Start of Supplied data

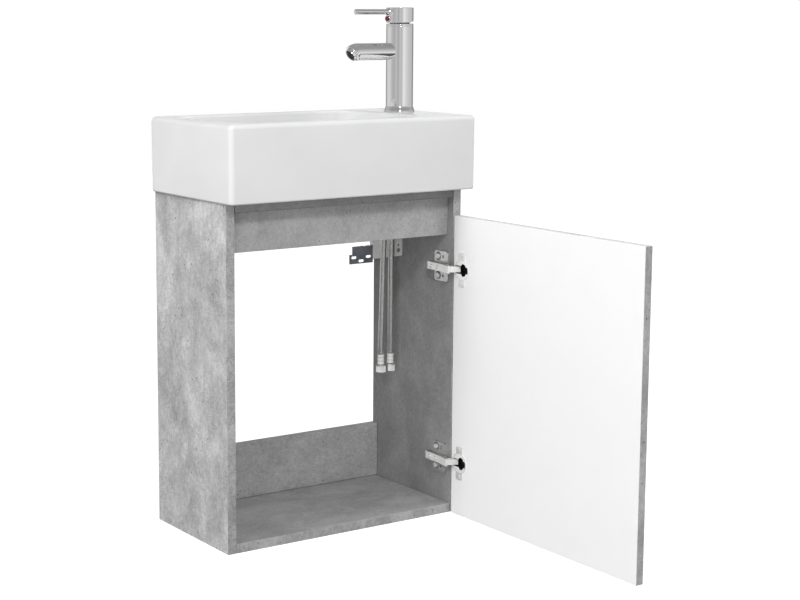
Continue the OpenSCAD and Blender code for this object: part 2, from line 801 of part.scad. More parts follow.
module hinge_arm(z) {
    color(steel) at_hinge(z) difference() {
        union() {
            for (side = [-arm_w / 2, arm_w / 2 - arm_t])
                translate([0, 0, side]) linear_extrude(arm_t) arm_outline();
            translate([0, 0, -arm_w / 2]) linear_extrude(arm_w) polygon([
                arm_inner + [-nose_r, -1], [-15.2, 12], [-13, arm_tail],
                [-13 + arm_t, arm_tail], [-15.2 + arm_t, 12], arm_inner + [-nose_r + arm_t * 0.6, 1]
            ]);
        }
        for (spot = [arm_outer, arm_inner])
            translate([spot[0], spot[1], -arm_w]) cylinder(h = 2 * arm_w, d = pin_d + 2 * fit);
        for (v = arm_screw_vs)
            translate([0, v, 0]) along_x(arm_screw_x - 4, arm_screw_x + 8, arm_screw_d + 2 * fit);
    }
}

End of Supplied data

__Exercise details__.
Please repeat the material above, word for word and in full.

__Solved problem__.
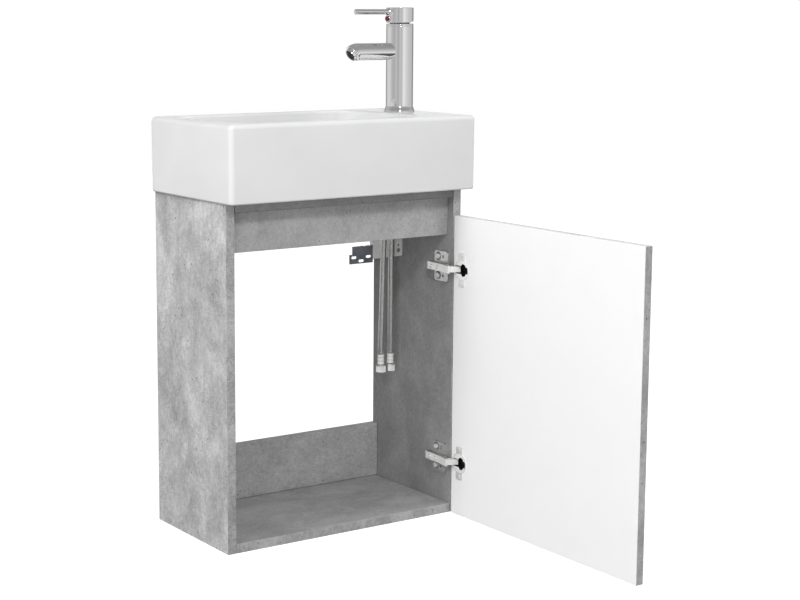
Continue the OpenSCAD and Blender code for this object: part 2, from line 801 of part.scad. More parts follow.
module hinge_arm(z) {
    color(steel) at_hinge(z) difference() {
        union() {
            for (side = [-arm_w / 2, arm_w / 2 - arm_t])
                translate([0, 0, side]) linear_extrude(arm_t) arm_outline();
            translate([0, 0, -arm_w / 2]) linear_extrude(arm_w) polygon([
                arm_inner + [-nose_r, -1], [-15.2, 12], [-13, arm_tail],
                [-13 + arm_t, arm_tail], [-15.2 + arm_t, 12], arm_inner + [-nose_r + arm_t * 0.6, 1]
            ]);
        }
        for (spot = [arm_outer, arm_inner])
            translate([spot[0], spot[1], -arm_w]) cylinder(h = 2 * arm_w, d = pin_d + 2 * fit);
        for (v = arm_screw_vs)
            translate([0, v, 0]) along_x(arm_screw_x - 4, arm_screw_x + 8, arm_screw_d + 2 * fit);
    }
}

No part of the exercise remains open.